La répression des mobilisations récentes, qui expriment une perte confiance dans les institutions comme en témoigne la forte abstention électorale, ont déjà fait six victimes et des centaines de personnes ont été arrêtées.

Si la responsabilité de la situation présente incombe aux dirigeants iraniens, il est indéniable que, sur le plan macroéconomique, les sanctions américaines pèsent lourd depuis que l’accord international sur le nucléaire iranien a été dénoncé par Donald Trump.

Le scandaleux principe d’extraterritorialité demeure une arme puissante. Les négociations ont été relancées à Vienne avec l’administration de Joe Biden mais s’éternisent autour de facteurs de blocage avec, notamment, l’exigence de sortir les pasdarans de la liste des organisations terroristes. En renonçant à l’arme atomique, l’Iran souhaite un accord qui préserve sa souveraineté face aux défis intérieurs et régionaux.

D’autres éléments perturbent cette nouvelle ratification. Israël multiplie les provocations (assassinats de dirigeants iraniens et bombardements de la force Al Qods en Syrie) afin d’entraver le processus.

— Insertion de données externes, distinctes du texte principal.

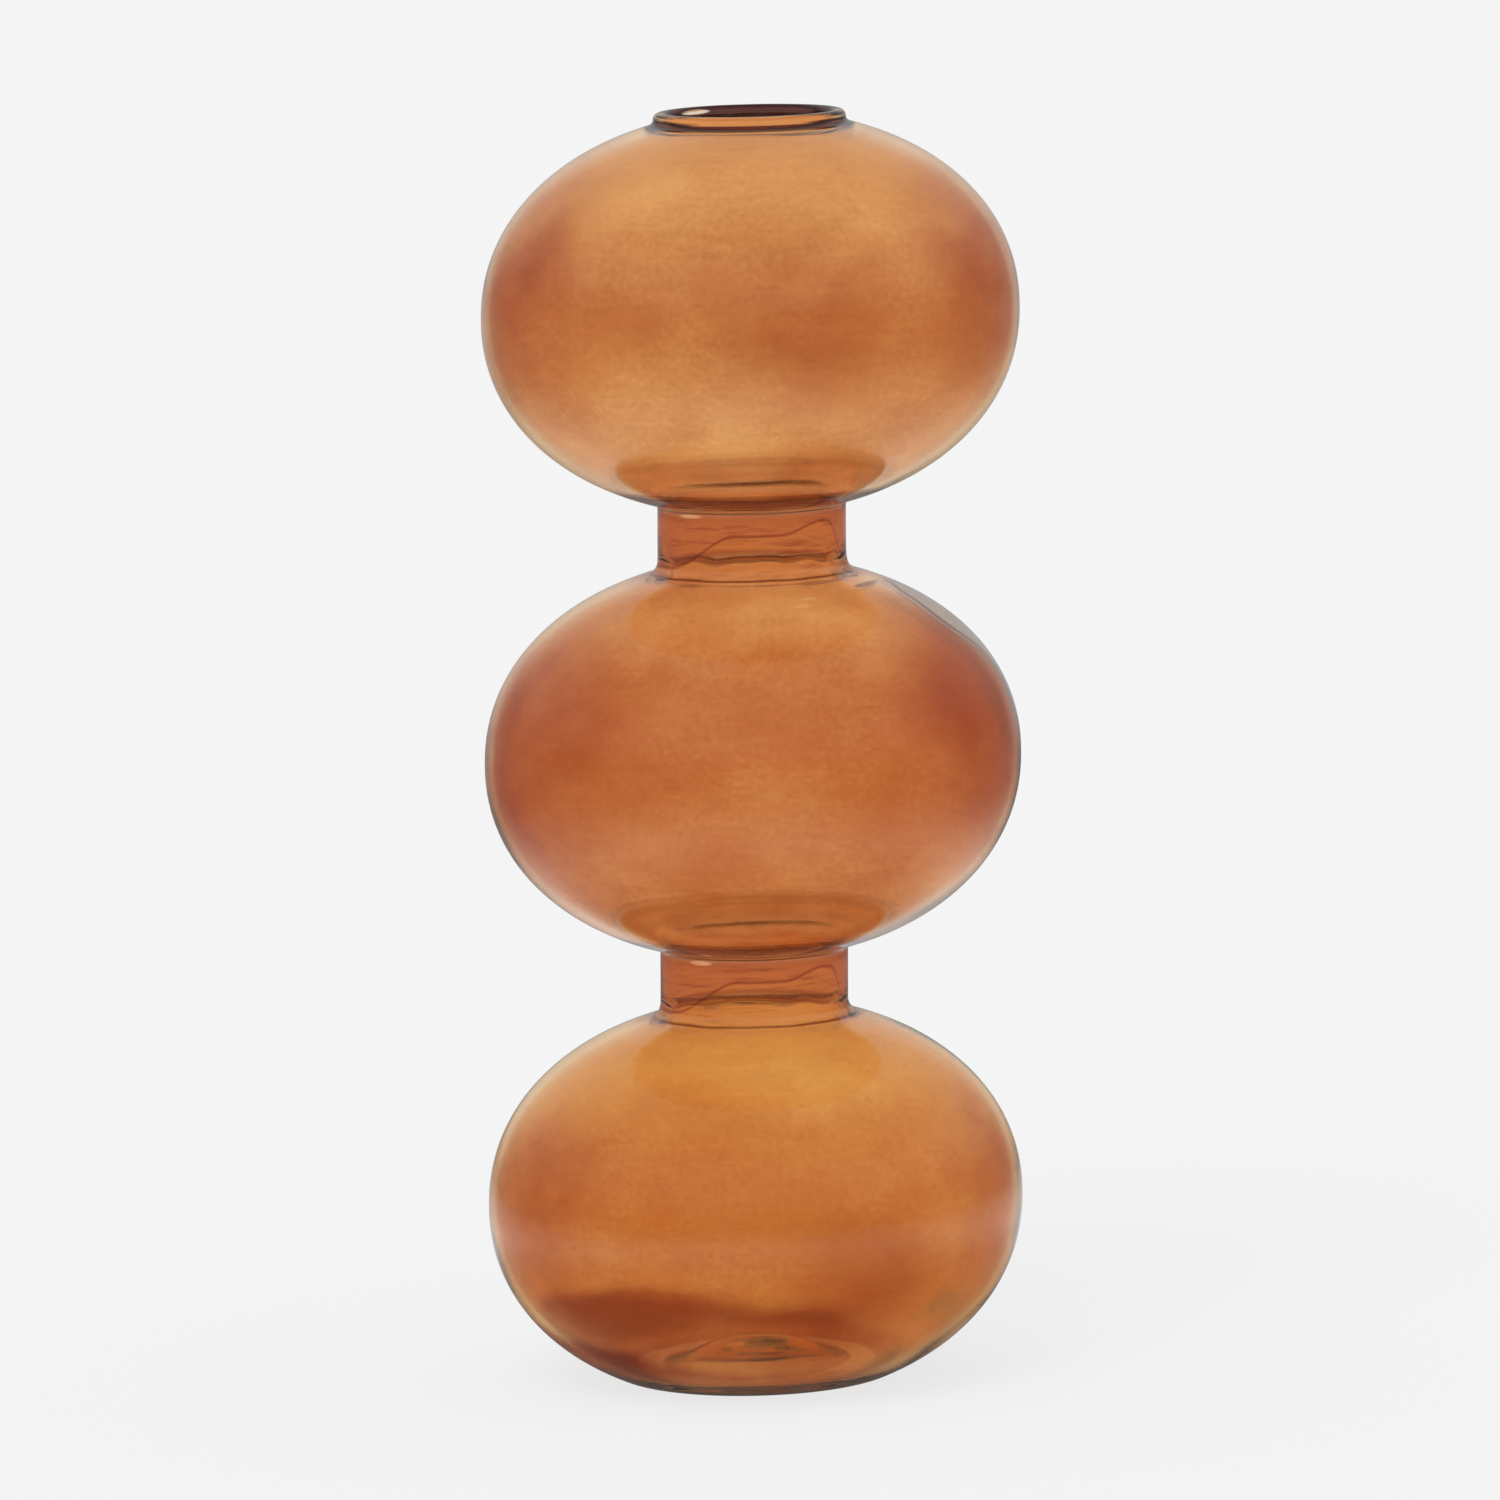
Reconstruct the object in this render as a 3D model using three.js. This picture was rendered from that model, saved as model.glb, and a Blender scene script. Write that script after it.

De plus, avec la guerre en Ukraine, la Russie n’a plus intérêt à sa ratification afin de contrer la concurrence du pétrole iranien. Quoi qu’il en soit, chaque jour sans accord rend la situation plus dangereuse. L’accord économique récent adopté avec la Chine ne compensera nullement la perte des achats d’hydrocarbures par les Occidentaux d’autant que ce partenariat suscite déjà de fortes réticences dans la population.

Le monde et le peuple iranien ont besoin d’un accord sur le nucléaire, ce qui constituerait une bonne nouvelle dans ce contexte de guerre. La France doit y prendre sa part en évitant les surenchères qui ont pu prévaloir dans le passé.